Recognizing Tolkin’s talents, Eddie O’Sullivan tapped Tolkin as the USA MNT defensive coach when O’Sullivan took over as Head Coach for the 2011 RWC.  The USA’s defense in that tournament was widely seen as the team’s strongest area and Tolkin was named Head Coach of the Eagles shortly thereafter.

As the 2015 RWC was the scheduled end of Tolkin’s contract with USA Rugby, it’s easy to view Tolkin’s tenure as a failure (and certainly this is the reason Tolkin’s contract was not renewed) but such an assessment is short-sighted.  The reality is that success at the 2015 RWC was achievable, but a long shot.  Unlike in the World Cups in 1987, 2003, and 2011, the US was the underdog in each of its matches at the 2015 RWC.  The USA faced South Africa, Samoa, and Scotland – three teams against whom no USA coach had ever recorded a win.  The easiest match (at least on paper) for the USA was Japan, who had beaten South Africa earlier in the tournament.  Compare that to the 2011 RWC, where our one win was a 13-6 defeat of Russia, who was ranked below us.  While O’Sullivan’s Eagles beat Russia by 7, Tolkin’s beat Russia by an average of 18 points in their two matches.

While it’s fair game to critique the Eagles for not notching a big upset at the RWC, it’s inaccurate to rate the Tolkin years a failure on that fact alone – the results say otherwise.

When Tolkin was hired, the USA Rugby Board of Directors gave Tolkin a list of program goals. These were as follows:

  • Create a positive squad culture and attitude among the Eagles
  • Create an excitement about following the Eagles
  • Create greater depth in the program
  • Turn the scrum into a solid attacking platform by the RWC
  • Defeat Canada 3/4 times we play them
  • Move up in IRB Rankings 
  • Start to beat teams ranked higher than us
  • Qualify for RWC 2015

Each of these program goals were achieved by the 2015. Many players and observers have reported that the USA team culture and attitude was strong and positive under Tolkin’s leadership.  Excitement about the team has been high, with the Eagles setting records for match attendance during the Tolkin years.  Tolkin created greater depth than ever before, with star players such as Taku Ngwenya having to fight for their spots against up and coming talents.   More evidence of this growing depth is demonstrated in the USA A’s 6-2 at the past two ARCs.  Thanks in large part to domestic forward assemblies and good work by Justin Fitzpatrick, the scrum had turned from a fatal weakness into a reliable platform by the RWC. From 2012 to 2015 the team climbed two spots in the IRB rankings and in the last two years of Tolkin’s tenure, the Eagles won 6 matches against teams that were ranked higher than the USA at the start of those years.  Most satisfying for Eagle players and fans, under Tolkin, the USA turned the table on Canada, winning our last three matches against our northern rivals (the first three-win streak over Canada in USA history), the most recent of which was our largest winning margin ever over the Canadians, 41-23.
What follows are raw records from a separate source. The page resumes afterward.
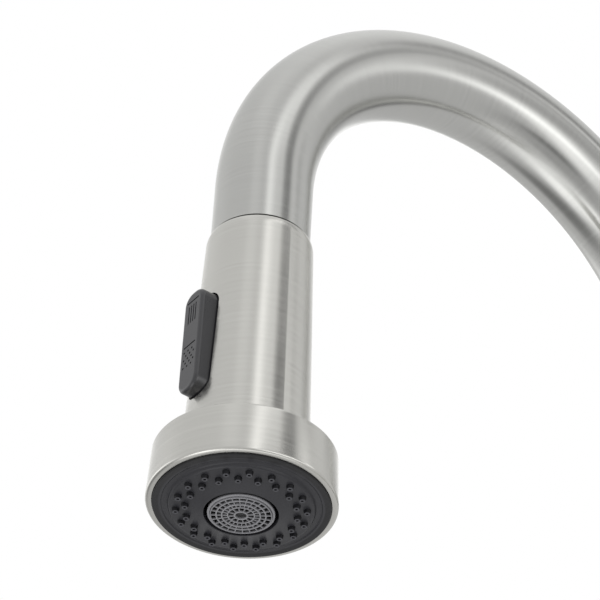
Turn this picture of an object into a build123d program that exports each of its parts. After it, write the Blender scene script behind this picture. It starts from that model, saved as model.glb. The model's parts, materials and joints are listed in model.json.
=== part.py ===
"""Pull-out kitchen faucet: a gooseneck spout with a docked spray head and a side lever.

Millimetres, +Z up. The origin is the centre of the base on the deck. The spout reaches towards -Y,
which is the front, and the lever stands on the +X side. Heights inside the spray head are measured
from the lower edge of its bell ring and written as u.
"""
from math import cos, pi, radians, sin, sqrt
import os

from build123d import *

os.makedirs("parts", exist_ok=True)

# Clearances
running_fit = 0.05
sliding_gap = 0.35
seat_gap = 0.1
seam_gap = 0.6
press_gap = 0.01
thread_gap = 0.02
deck_clearance = 0.3
overrun = 1.0

# Spout tube
overall_height = 400.0
tube_radius = 14.0
tube_wall = 1.0
bend_radius = 79.0
drop_leg = 20.4
arch_z = overall_height - bend_radius - tube_radius
reach = 2 * bend_radius
tube_bore = tube_radius - tube_wall

# Pull-out hose
hose_radius = 6.6
hose_bore = 4.0
hose_tail_z = -66.0
hose_passage = hose_radius + 1.3
guide_length = 8.0
tail_length = 24.0
tail_radius = 5.0
tail_bore = 2.8
tail_ferrule = 12.0
tail_groove = 2.6
tail_groove_radius = 4.2
tail_groove_drop = 21.0

# Body and deck fixing
deck_seal_height = 1.5
flange_radius = 27.5
flange_top = 7.0
flange_bevel_run = 1.2
flange_bevel_rise = 2.2
gasket_inset = 0.8
body_radius = 25.0
body_top = 118.0
body_edge = 4.0
shank_radius = 17.0
shank_bore = 15.2
shank_engagement = 10.0
shank_bottom = -62.0
shank_chamfer = 0.7
clamp_gap = 30.0
washer_radius = 29.0
rubber_thickness = 3.0
steel_thickness = 2.0
nut_radius = 24.0
nut_height = 12.0
nut_corners = 1.06
nut_gap = 1.0
jack_circle = 20.6
jack_radius = 2.0
jack_count = 3
jack_angle = 30.0
jack_end = 3.0
jack_head = 3.0
jack_head_edge = 1.2
jack_socket = 1.6
jack_socket_depth = 1.8
port_radius = 4.0
port_depth = 12.0
port_circle = 11.0
inlet_angle = 60.0
channel_radius = 2.4

# Spout bearing in the top of the body
bearing_radius = 17.5
bearing_depth = 23.0
bearing_floor = body_top - bearing_depth
foot_radius = bearing_radius - running_fit
foot_spigot = 22.0
seal_section = 1.6
seal_squash = 0.1
seal_pitch = 6.5
first_seal = bearing_floor + 6.0
clip_drop = 5.0
clip_height = body_top - clip_drop
clip_thickness = 1.2
clip_groove = 1.2
clip_split = 5.0
glide_thickness = 1.0
collar_radius = 18.5
collar_height = 6.0
collar_round = 2.0

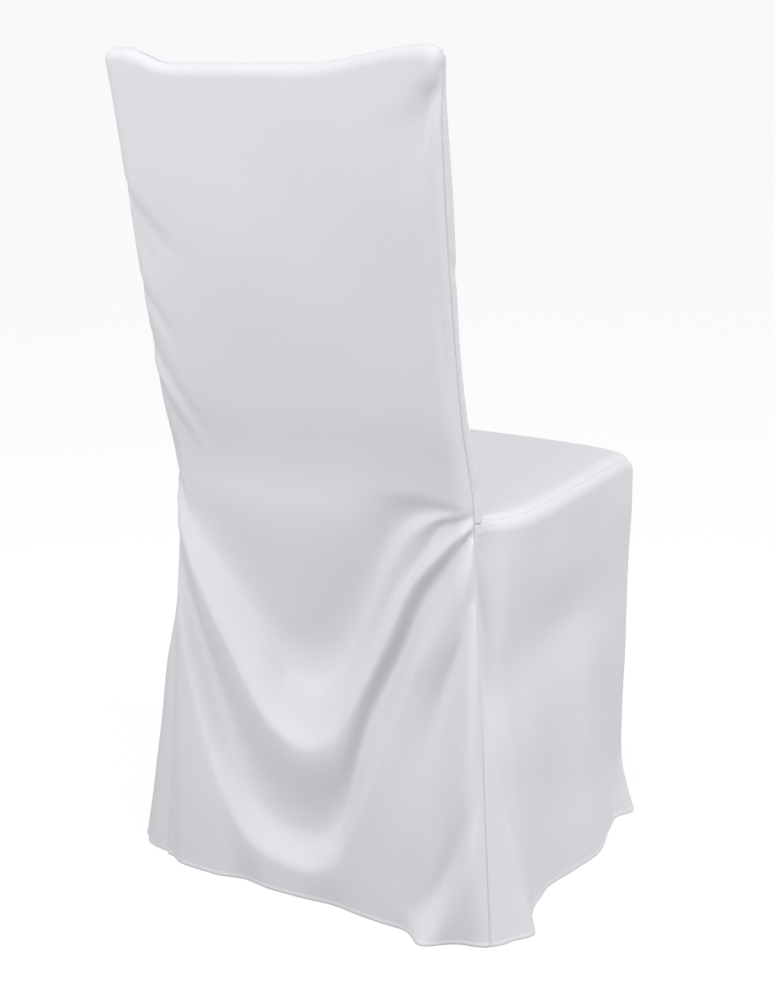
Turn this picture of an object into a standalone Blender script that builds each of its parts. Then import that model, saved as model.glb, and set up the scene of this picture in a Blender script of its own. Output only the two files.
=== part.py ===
"""Fitted cloth cover for a narrow chair with a high back.

The cover is six sewn panels of one thin cloth. The outside back falls from the crest to the floor and
hangs in swags between its two side seams, the inside back wraps round both posts, the seat panel lies
flat, and three skirt panels roll over the seat's edge and fall to the floor. Every panel is an open sheet
shaped on a grid and given its thickness inwards. Metres, +Z up, the back of the cover towards +Y, the
origin on the floor under the middle of the cover.
"""

import bmesh
import bpy
import numpy as np

CLOTH = 0.0014
SEAM_GAP = 0.0003
SIDEWAYS_GAP = 0.00045
COLLECTION = "chair_cover"

# Heights of the main levels
CREST_Z = 0.930
LEFT_EAR = {"rise": 0.015, "length": 0.065, "level": 0.15}
RIGHT_EAR = {"rise": 0.017, "length": 0.135, "level": 0.08}
WAIST_Z = 0.4685
JOIN_Z = 0.466
SHOULDER_Z = 0.4525
ROLL = 0.019
SEAT_Z = SHOULDER_Z + ROLL
ROLL_START = np.arccos((JOIN_Z - SHOULDER_Z) / ROLL)

# The back: its face, half width, edge radius and seam angle, each at a few heights
BACK_Z = (0.0, 0.15, 0.30, WAIST_Z, 0.58, 0.70, 0.90, 0.945)
BACK_HALF_WIDTH = (0.227, 0.2135, 0.2025, 0.1915, 0.191, 0.192, 0.195, 0.198)
BACK_EDGE = (0.030, 0.027, 0.023, 0.020, 0.0185, 0.0175, 0.0155, 0.015)
BACK_FACE_Y = (0.209, 0.2015, 0.1945, 0.190, 0.2120, 0.236, 0.2757, 0.2846)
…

Beyond these goals, Tolkin’s Eagles achieved a number of other benchmarks.  During his entire tenure, the USA never lost to a lower-ranked team.  Under Tolkin, the eagles went 7-0 against Russia, Romania and Georgia – teams we had struggled with in the past.  In November of 2013, the USA compiled its first ever winning record on a European tour.  And this summer, the Eagles beat Japan for the first time in over ten years.  

This list of successes under Tolkin is not a call for a “recount” that would get Mike his job back – coaching is a harsh business and a team’s poor performance on the biggest stage can cost a coach his job.  But wisdom would suggest that we look beyond any one tournament when we evaluate the effect a coach has had on a program.  That’s what NZ Rugby did after Graham Henry’s All-Blacks crashed to earth in the 2007 quarterfinal.  Instead of sacking a good coach, New Zealand stuck with Henry, he continued to transform the All-Blacks, they won the 2011 World Cup, and his influence remains in the winning culture of the current All-Blacks dynasty.  Mike Tolkin may not be the next Graham Henry, but we should recognize his successes and the progress USA Eagles made under his leadership.  

In 2016 John Mitchell inherits a much stronger USA Eagle program than it was in 2012, and we owe a debt of gratitude to Mike Tolkin for that progress and the current positive direction of the team.